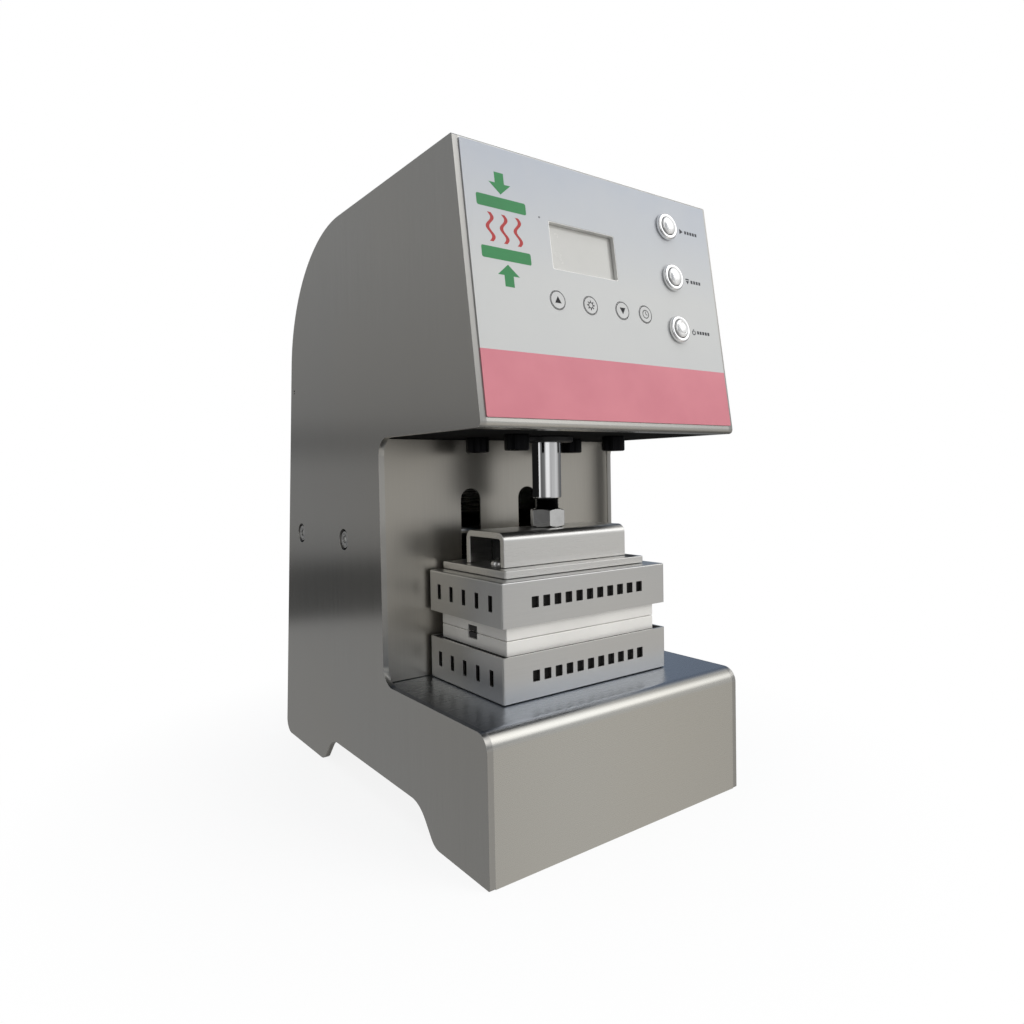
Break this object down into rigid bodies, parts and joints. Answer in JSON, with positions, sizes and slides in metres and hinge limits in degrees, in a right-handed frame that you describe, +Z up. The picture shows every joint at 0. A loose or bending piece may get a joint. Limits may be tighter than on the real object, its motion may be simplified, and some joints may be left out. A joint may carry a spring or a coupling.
{
  "type": "heated plate press",
  "caption": "Benchtop C-frame press with a vertical ram, two caged heated platens, a leaning control panel with push buttons, keys and a display, and a rounded sheet steel back.",
  "frame": {"origin": "middle of the footprint, on the surface that the press stands on", "axes": "+Z up along the ram, +X to the right seen from the front, the control panel faces -Y"},
  "size_m": [0.21, 0.3179, 0.41],
  "materials": {
    "brushed_steel": "stainless sheet, brushed along its length",
    "bolt_steel": "bright machined steel",
    "press_steel": "fine brushed stainless sheet",
    "black_bolt": "black oxide",
    "chrome": "polished chrome",
    "heater_sheath": "drawn steel sheath",
    "platen_aluminium": "bright milled aluminium",
    "cylinder_aluminium": "satin anodised",
    "overlay_print": "printed satin film, light grey with a red band",
    "window": "smooth tinted window",
    "circuit_board": "lacquered board",
    "insulation": "glass fibre board",
    "black_plastic": "fine moulded grain",
    "seal_rubber": "nitrile rubber",
    "brass": "nickel brass"
  },
  "bodies": {
    "body": {"side_plate_left": "brushed_steel", "side_plate_right": "brushed_steel", "base_cover": "brushed_steel", "throat_wall": "brushed_steel", "control_panel": "brushed_steel", "top_back_cover": "brushed_steel", "bottom_plate": "brushed_steel", "head_plate": "brushed_steel", "side_bolt_left_front": "bolt_steel", "side_bolt_left_rear": "bolt_steel", "side_bolt_right_front": "bolt_steel", "side_bolt_right_rear": "bolt_steel", "cross_bar_front": "bolt_steel", "cross_bar_rear": "bolt_steel", "lower_cage": "press_steel", "cylinder_bolt_1": "black_bolt", "cylinder_bolt_2": "black_bolt", "cylinder_bolt_3": "black_bolt", "cylinder_bolt_4": "black_bolt", "button_start_housing": "chrome", "button_release_housing": "chrome", "button_power_housing": "chrome", "lower_heater_front": "heater_sheath", "lower_heater_rear": "heater_sheath", "lower_platen": "platen_aluminium", "cylinder_front_cap": "cylinder_aluminium", "cylinder_rear_cap": "cylinder_aluminium", "cylinder_barrel": "cylinder_aluminium", "solenoid_valve": "cylinder_aluminium", "power_supply": "cylinder_aluminium", "panel_overlay": "overlay_print", "display_lens": "window", "control_board": "circuit_board", "lower_insulator": "insulation", "rod_gland": "black_plastic", "power_inlet": "black_plastic", "power_switch_frame": "black_plastic", "heater_relay_lower": "black_plastic", "heater_relay_upper": "black_plastic", "air_nipple": "brass"},
    "ram": {"piston": "cylinder_aluminium", "piston_seal": "seal_rubber", "piston_rod": "chrome", "rod_jam_nut": "bolt_steel", "rod_lock_nut": "bolt_steel", "channel_bracket": "press_steel", "upper_mount_plate": "press_steel", "upper_cage": "press_steel", "upper_insulator": "insulation", "upper_platen": "platen_aluminium", "upper_heater_front": "heater_sheath", "upper_heater_rear": "heater_sheath"},
    "start_button": {"button_start_cap": "chrome"},
    "release_button": {"button_release_cap": "chrome"},
    "power_button": {"button_power_cap": "chrome"},
    "key_up_pad": {"key_up": "overlay_print"},
    "key_set_pad": {"key_set": "overlay_print"},
    "key_down_pad": {"key_down": "overlay_print"},
    "key_timer_pad": {"key_timer": "overlay_print"},
    "rocker": {"power_switch_rocker": "black_plastic"}
  },
  "joints": [
    {"name": "ram_slide", "type": "slide", "parent": "body", "child": "ram", "axis": [0, 0, 1], "range_m": [0, 0.04]},
    {"name": "start_button_press", "type": "slide", "parent": "body", "child": "start_button", "axis": [0, 0.9894, -0.1454], "range_m": [0, 0.0015], "stiffness_N_per_m": 700},
    {"name": "release_button_press", "type": "slide", "parent": "body", "child": "release_button", "axis": [0, 0.9894, -0.1454], "range_m": [0, 0.0015], "stiffness_N_per_m": 700},
    {"name": "power_button_press", "type": "slide", "parent": "body", "child": "power_button", "axis": [0, 0.9894, -0.1454], "range_m": [0, 0.0015], "stiffness_N_per_m": 700},
    {"name": "key_up_press", "type": "slide", "parent": "body", "child": "key_up_pad", "axis": [0, 0.9894, -0.1454], "range_m": [0, 0.0006], "stiffness_N_per_m": 1200},
    {"name": "key_set_press", "type": "slide", "parent": "body", "child": "key_set_pad", "axis": [0, 0.9894, -0.1454], "range_m": [0, 0.0006], "stiffness_N_per_m": 1200},
    {"name": "key_down_press", "type": "slide", "parent": "body", "child": "key_down_pad", "axis": [0, 0.9894, -0.1454], "range_m": [0, 0.0006], "stiffness_N_per_m": 1200},
    {"name": "key_timer_press", "type": "slide", "parent": "body", "child": "key_timer_pad", "axis": [0, 0.9894, -0.1454], "range_m": [0, 0.0006], "stiffness_N_per_m": 1200},
    {"name": "rocker_tip", "type": "hinge", "parent": "body", "child": "rocker", "pos_m": [-0.002, 0.15251, 0.06958], "axis": [-1, 0, 0], "range_deg": [-16, 0]}
  ]
}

^^^^^^^^

### [TASK PROMPT]
Find all the lines containing "joints" in the material, then copy them.

### [COMPLETED EXERCISE]
Break this object down into rigid bodies, parts and joints. Answer in JSON, with positions, sizes and slides in metres and hinge limits in degrees, in a right-handed frame that you describe, +Z up. The picture shows every joint at 0. A loose or bending piece may get a joint. Limits may be tighter than on the real object, its motion may be simplified, and some joints may be left out. A joint may carry a spring or a coupling.
  "joints": [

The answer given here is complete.